* BEGIN Supplied data *
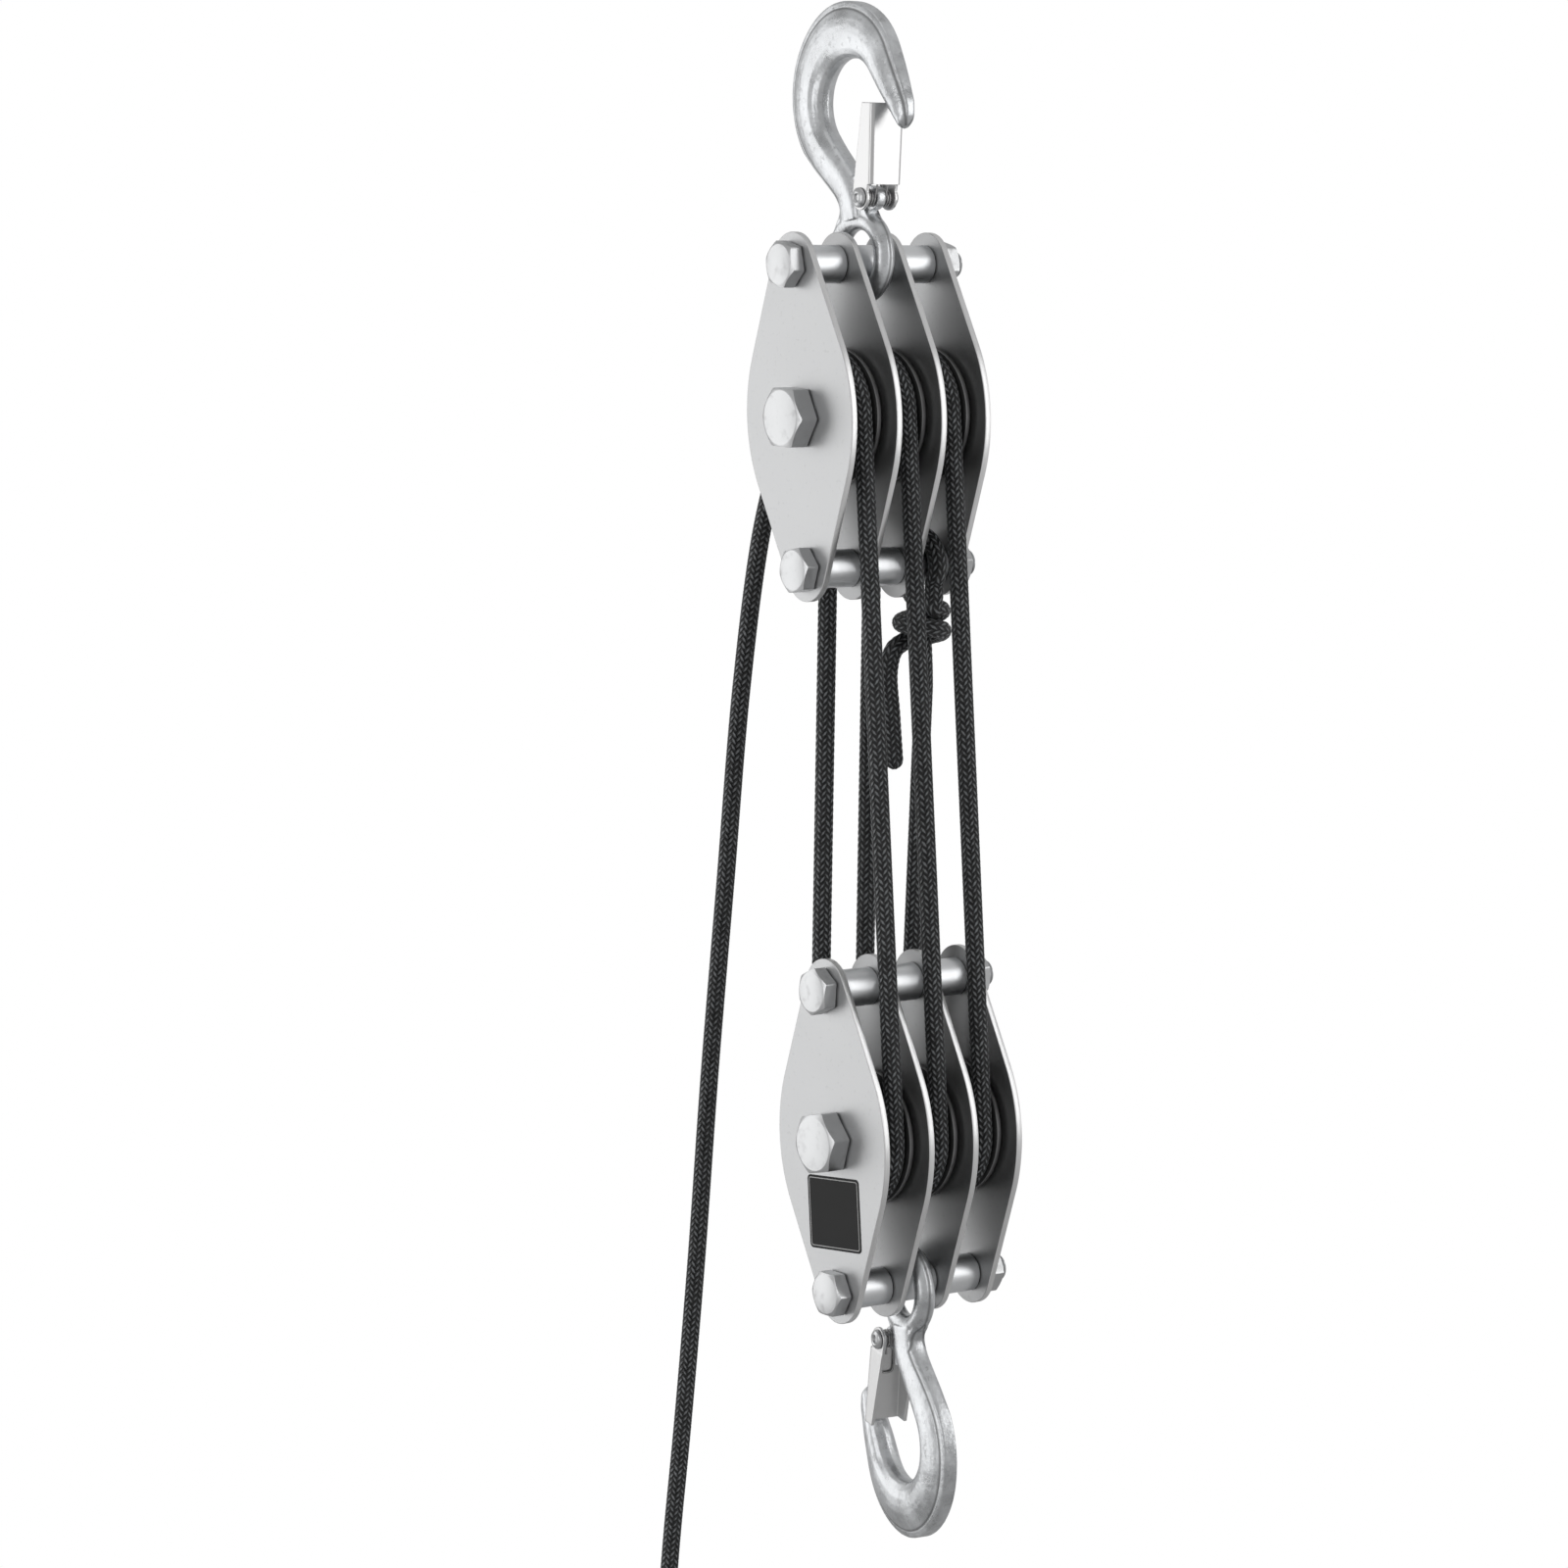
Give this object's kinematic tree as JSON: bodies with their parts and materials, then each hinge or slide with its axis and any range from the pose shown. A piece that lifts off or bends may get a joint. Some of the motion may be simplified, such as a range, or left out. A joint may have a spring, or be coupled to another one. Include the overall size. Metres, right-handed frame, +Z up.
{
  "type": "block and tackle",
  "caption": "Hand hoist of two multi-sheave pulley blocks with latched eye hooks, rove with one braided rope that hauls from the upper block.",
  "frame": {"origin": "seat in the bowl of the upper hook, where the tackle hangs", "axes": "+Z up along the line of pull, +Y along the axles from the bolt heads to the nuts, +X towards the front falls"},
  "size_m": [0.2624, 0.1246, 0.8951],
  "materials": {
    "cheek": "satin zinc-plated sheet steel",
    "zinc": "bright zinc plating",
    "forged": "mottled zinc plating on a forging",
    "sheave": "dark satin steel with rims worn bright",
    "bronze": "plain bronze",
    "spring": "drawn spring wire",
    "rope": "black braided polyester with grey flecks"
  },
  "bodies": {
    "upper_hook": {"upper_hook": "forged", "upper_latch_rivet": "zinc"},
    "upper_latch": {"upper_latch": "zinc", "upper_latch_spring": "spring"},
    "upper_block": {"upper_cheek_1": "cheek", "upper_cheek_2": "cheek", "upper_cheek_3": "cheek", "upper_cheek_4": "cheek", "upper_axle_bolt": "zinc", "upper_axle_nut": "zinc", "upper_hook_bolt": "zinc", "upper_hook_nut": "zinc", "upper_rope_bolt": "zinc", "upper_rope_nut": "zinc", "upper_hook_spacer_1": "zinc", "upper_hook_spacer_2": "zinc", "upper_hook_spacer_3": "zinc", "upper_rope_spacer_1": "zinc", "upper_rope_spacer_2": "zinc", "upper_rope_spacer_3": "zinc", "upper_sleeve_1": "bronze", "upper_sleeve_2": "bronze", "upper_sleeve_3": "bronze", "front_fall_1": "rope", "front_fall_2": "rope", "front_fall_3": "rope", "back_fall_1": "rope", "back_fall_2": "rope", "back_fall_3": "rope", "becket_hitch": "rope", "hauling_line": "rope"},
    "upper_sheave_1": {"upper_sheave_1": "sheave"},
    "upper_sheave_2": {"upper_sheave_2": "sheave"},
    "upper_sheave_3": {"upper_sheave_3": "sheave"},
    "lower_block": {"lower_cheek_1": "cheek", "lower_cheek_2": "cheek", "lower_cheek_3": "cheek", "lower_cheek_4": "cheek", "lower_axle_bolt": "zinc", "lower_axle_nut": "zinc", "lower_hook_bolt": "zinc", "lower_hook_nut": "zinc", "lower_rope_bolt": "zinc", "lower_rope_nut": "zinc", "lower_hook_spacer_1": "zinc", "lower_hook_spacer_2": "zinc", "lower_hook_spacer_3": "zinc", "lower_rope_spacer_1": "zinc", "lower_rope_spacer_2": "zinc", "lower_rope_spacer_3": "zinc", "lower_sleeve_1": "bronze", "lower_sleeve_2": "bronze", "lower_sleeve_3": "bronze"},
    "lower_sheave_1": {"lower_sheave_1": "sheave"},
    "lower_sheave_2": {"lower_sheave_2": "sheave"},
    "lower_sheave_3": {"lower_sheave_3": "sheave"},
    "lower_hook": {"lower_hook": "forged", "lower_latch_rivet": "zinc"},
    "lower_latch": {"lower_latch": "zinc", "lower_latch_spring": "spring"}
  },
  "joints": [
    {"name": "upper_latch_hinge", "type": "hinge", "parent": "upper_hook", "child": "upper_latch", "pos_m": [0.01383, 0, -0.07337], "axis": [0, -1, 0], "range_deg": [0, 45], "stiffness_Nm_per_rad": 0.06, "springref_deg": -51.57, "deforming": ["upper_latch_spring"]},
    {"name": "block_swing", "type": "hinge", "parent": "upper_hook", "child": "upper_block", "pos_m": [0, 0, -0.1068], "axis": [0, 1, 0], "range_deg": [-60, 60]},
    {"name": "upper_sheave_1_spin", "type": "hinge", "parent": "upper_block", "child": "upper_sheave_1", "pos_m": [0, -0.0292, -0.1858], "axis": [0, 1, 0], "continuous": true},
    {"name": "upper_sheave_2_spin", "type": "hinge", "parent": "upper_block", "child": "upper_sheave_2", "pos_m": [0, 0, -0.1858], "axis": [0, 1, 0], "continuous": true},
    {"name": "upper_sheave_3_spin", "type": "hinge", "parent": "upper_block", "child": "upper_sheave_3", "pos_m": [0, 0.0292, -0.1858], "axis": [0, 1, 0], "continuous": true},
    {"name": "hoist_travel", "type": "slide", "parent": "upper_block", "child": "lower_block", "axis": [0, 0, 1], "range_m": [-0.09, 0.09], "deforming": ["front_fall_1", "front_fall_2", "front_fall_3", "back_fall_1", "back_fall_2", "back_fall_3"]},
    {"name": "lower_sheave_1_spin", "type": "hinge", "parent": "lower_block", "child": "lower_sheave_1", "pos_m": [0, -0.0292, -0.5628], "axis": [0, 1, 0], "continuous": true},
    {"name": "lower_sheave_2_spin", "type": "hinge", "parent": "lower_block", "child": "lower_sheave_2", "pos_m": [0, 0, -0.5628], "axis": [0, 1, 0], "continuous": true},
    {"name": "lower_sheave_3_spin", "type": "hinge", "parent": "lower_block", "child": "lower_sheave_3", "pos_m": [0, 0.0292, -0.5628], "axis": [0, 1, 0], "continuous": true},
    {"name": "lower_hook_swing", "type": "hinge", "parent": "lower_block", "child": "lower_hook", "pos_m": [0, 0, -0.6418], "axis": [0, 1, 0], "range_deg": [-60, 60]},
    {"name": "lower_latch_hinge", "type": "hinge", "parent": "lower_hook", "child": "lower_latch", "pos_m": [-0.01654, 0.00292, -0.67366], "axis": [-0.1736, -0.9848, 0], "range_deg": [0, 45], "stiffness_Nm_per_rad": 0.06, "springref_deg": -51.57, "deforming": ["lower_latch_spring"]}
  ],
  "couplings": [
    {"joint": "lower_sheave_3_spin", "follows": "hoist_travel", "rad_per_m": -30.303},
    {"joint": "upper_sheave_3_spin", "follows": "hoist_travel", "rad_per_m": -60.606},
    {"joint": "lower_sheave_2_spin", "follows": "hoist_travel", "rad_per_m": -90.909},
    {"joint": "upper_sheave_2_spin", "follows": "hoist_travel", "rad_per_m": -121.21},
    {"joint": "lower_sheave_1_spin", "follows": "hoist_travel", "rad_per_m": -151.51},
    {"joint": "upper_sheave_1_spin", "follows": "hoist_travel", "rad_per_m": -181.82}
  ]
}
* END Supplied data *
§ **What is required**
Every line of the material must be returned exactly as it appears.

§ **The result**
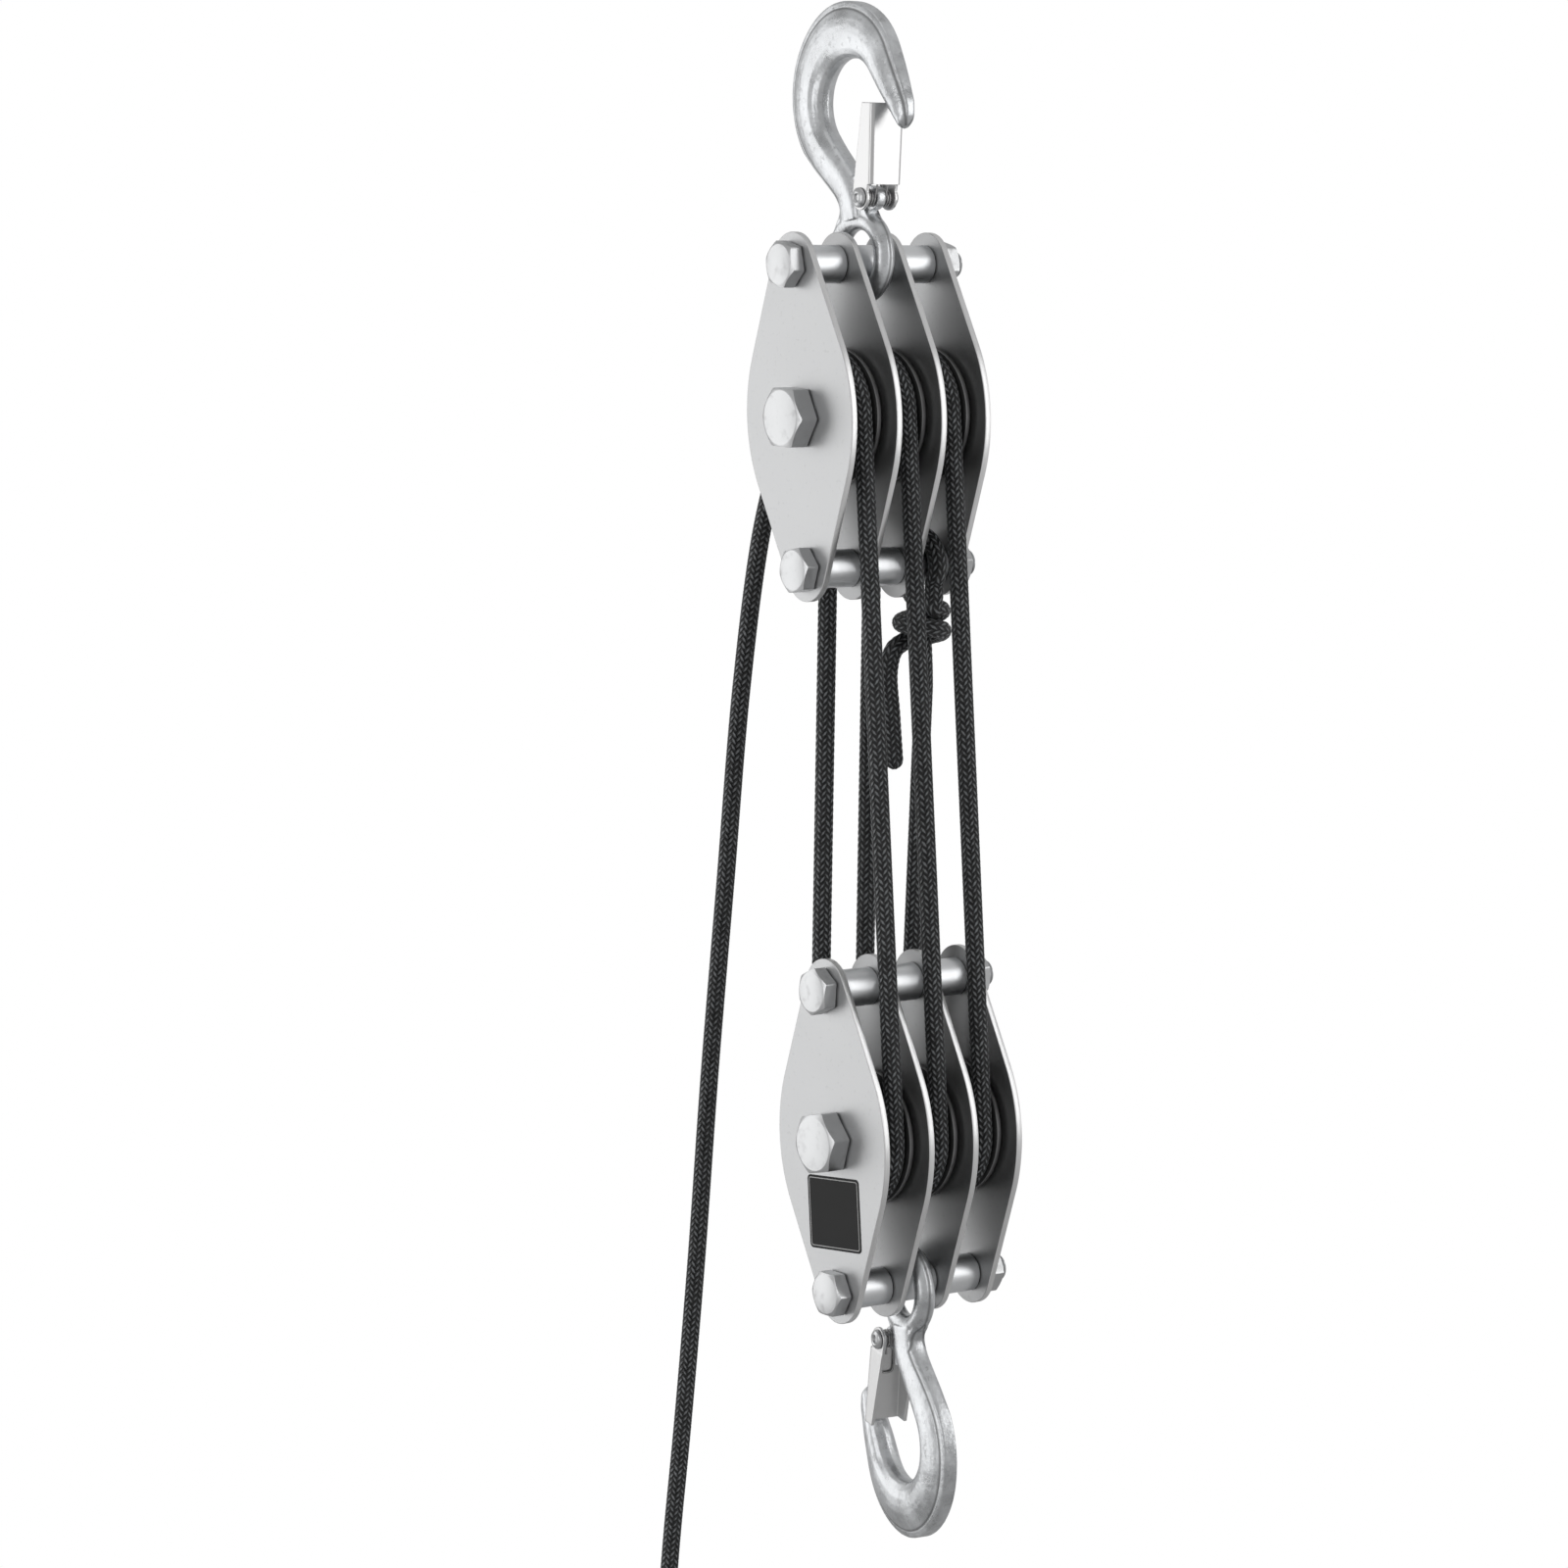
Give this object's kinematic tree as JSON: bodies with their parts and materials, then each hinge or slide with its axis and any range from the pose shown. A piece that lifts off or bends may get a joint. Some of the motion may be simplified, such as a range, or left out. A joint may have a spring, or be coupled to another one. Include the overall size. Metres, right-handed frame, +Z up.
{
  "type": "block and tackle",
  "caption": "Hand hoist of two multi-sheave pulley blocks with latched eye hooks, rove with one braided rope that hauls from the upper block.",
  "frame": {"origin": "seat in the bowl of the upper hook, where the tackle hangs", "axes": "+Z up along the line of pull, +Y along the axles from the bolt heads to the nuts, +X towards the front falls"},
  "size_m": [0.2624, 0.1246, 0.8951],
  "materials": {
    "cheek": "satin zinc-plated sheet steel",
    "zinc": "bright zinc plating",
    "forged": "mottled zinc plating on a forging",
    "sheave": "dark satin steel with rims worn bright",
    "bronze": "plain bronze",
    "spring": "drawn spring wire",
    "rope": "black braided polyester with grey flecks"
  },
  "bodies": {
    "upper_hook": {"upper_hook": "forged", "upper_latch_rivet": "zinc"},
    "upper_latch": {"upper_latch": "zinc", "upper_latch_spring": "spring"},
    "upper_block": {"upper_cheek_1": "cheek", "upper_cheek_2": "cheek", "upper_cheek_3": "cheek", "upper_cheek_4": "cheek", "upper_axle_bolt": "zinc", "upper_axle_nut": "zinc", "upper_hook_bolt": "zinc", "upper_hook_nut": "zinc", "upper_rope_bolt": "zinc", "upper_rope_nut": "zinc", "upper_hook_spacer_1": "zinc", "upper_hook_spacer_2": "zinc", "upper_hook_spacer_3": "zinc", "upper_rope_spacer_1": "zinc", "upper_rope_spacer_2": "zinc", "upper_rope_spacer_3": "zinc", "upper_sleeve_1": "bronze", "upper_sleeve_2": "bronze", "upper_sleeve_3": "bronze", "front_fall_1": "rope", "front_fall_2": "rope", "front_fall_3": "rope", "back_fall_1": "rope", "back_fall_2": "rope", "back_fall_3": "rope", "becket_hitch": "rope", "hauling_line": "rope"},
    "upper_sheave_1": {"upper_sheave_1": "sheave"},
    "upper_sheave_2": {"upper_sheave_2": "sheave"},
    "upper_sheave_3": {"upper_sheave_3": "sheave"},
    "lower_block": {"lower_cheek_1": "cheek", "lower_cheek_2": "cheek", "lower_cheek_3": "cheek", "lower_cheek_4": "cheek", "lower_axle_bolt": "zinc", "lower_axle_nut": "zinc", "lower_hook_bolt": "zinc", "lower_hook_nut": "zinc", "lower_rope_bolt": "zinc", "lower_rope_nut": "zinc", "lower_hook_spacer_1": "zinc", "lower_hook_spacer_2": "zinc", "lower_hook_spacer_3": "zinc", "lower_rope_spacer_1": "zinc", "lower_rope_spacer_2": "zinc", "lower_rope_spacer_3": "zinc", "lower_sleeve_1": "bronze", "lower_sleeve_2": "bronze", "lower_sleeve_3": "bronze"},
    "lower_sheave_1": {"lower_sheave_1": "sheave"},
    "lower_sheave_2": {"lower_sheave_2": "sheave"},
    "lower_sheave_3": {"lower_sheave_3": "sheave"},
    "lower_hook": {"lower_hook": "forged", "lower_latch_rivet": "zinc"},
    "lower_latch": {"lower_latch": "zinc", "lower_latch_spring": "spring"}
  },
  "joints": [
    {"name": "upper_latch_hinge", "type": "hinge", "parent": "upper_hook", "child": "upper_latch", "pos_m": [0.01383, 0, -0.07337], "axis": [0, -1, 0], "range_deg": [0, 45], "stiffness_Nm_per_rad": 0.06, "springref_deg": -51.57, "deforming": ["upper_latch_spring"]},
    {"name": "block_swing", "type": "hinge", "parent": "upper_hook", "child": "upper_block", "pos_m": [0, 0, -0.1068], "axis": [0, 1, 0], "range_deg": [-60, 60]},
    {"name": "upper_sheave_1_spin", "type": "hinge", "parent": "upper_block", "child": "upper_sheave_1", "pos_m": [0, -0.0292, -0.1858], "axis": [0, 1, 0], "continuous": true},
    {"name": "upper_sheave_2_spin", "type": "hinge", "parent": "upper_block", "child": "upper_sheave_2", "pos_m": [0, 0, -0.1858], "axis": [0, 1, 0], "continuous": true},
    {"name": "upper_sheave_3_spin", "type": "hinge", "parent": "upper_block", "child": "upper_sheave_3", "pos_m": [0, 0.0292, -0.1858], "axis": [0, 1, 0], "continuous": true},
    {"name": "hoist_travel", "type": "slide", "parent": "upper_block", "child": "lower_block", "axis": [0, 0, 1], "range_m": [-0.09, 0.09], "deforming": ["front_fall_1", "front_fall_2", "front_fall_3", "back_fall_1", "back_fall_2", "back_fall_3"]},
    {"name": "lower_sheave_1_spin", "type": "hinge", "parent": "lower_block", "child": "lower_sheave_1", "pos_m": [0, -0.0292, -0.5628], "axis": [0, 1, 0], "continuous": true},
    {"name": "lower_sheave_2_spin", "type": "hinge", "parent": "lower_block", "child": "lower_sheave_2", "pos_m": [0, 0, -0.5628], "axis": [0, 1, 0], "continuous": true},
    {"name": "lower_sheave_3_spin", "type": "hinge", "parent": "lower_block", "child": "lower_sheave_3", "pos_m": [0, 0.0292, -0.5628], "axis": [0, 1, 0], "continuous": true},
    {"name": "lower_hook_swing", "type": "hinge", "parent": "lower_block", "child": "lower_hook", "pos_m": [0, 0, -0.6418], "axis": [0, 1, 0], "range_deg": [-60, 60]},
    {"name": "lower_latch_hinge", "type": "hinge", "parent": "lower_hook", "child": "lower_latch", "pos_m": [-0.01654, 0.00292, -0.67366], "axis": [-0.1736, -0.9848, 0], "range_deg": [0, 45], "stiffness_Nm_per_rad": 0.06, "springref_deg": -51.57, "deforming": ["lower_latch_spring"]}
  ],
  "couplings": [
    {"joint": "lower_sheave_3_spin", "follows": "hoist_travel", "rad_per_m": -30.303},
    {"joint": "upper_sheave_3_spin", "follows": "hoist_travel", "rad_per_m": -60.606},
    {"joint": "lower_sheave_2_spin", "follows": "hoist_travel", "rad_per_m": -90.909},
    {"joint": "upper_sheave_2_spin", "follows": "hoist_travel", "rad_per_m": -121.21},
    {"joint": "lower_sheave_1_spin", "follows": "hoist_travel", "rad_per_m": -151.51},
    {"joint": "upper_sheave_1_spin", "follows": "hoist_travel", "rad_per_m": -181.82}
  ]
}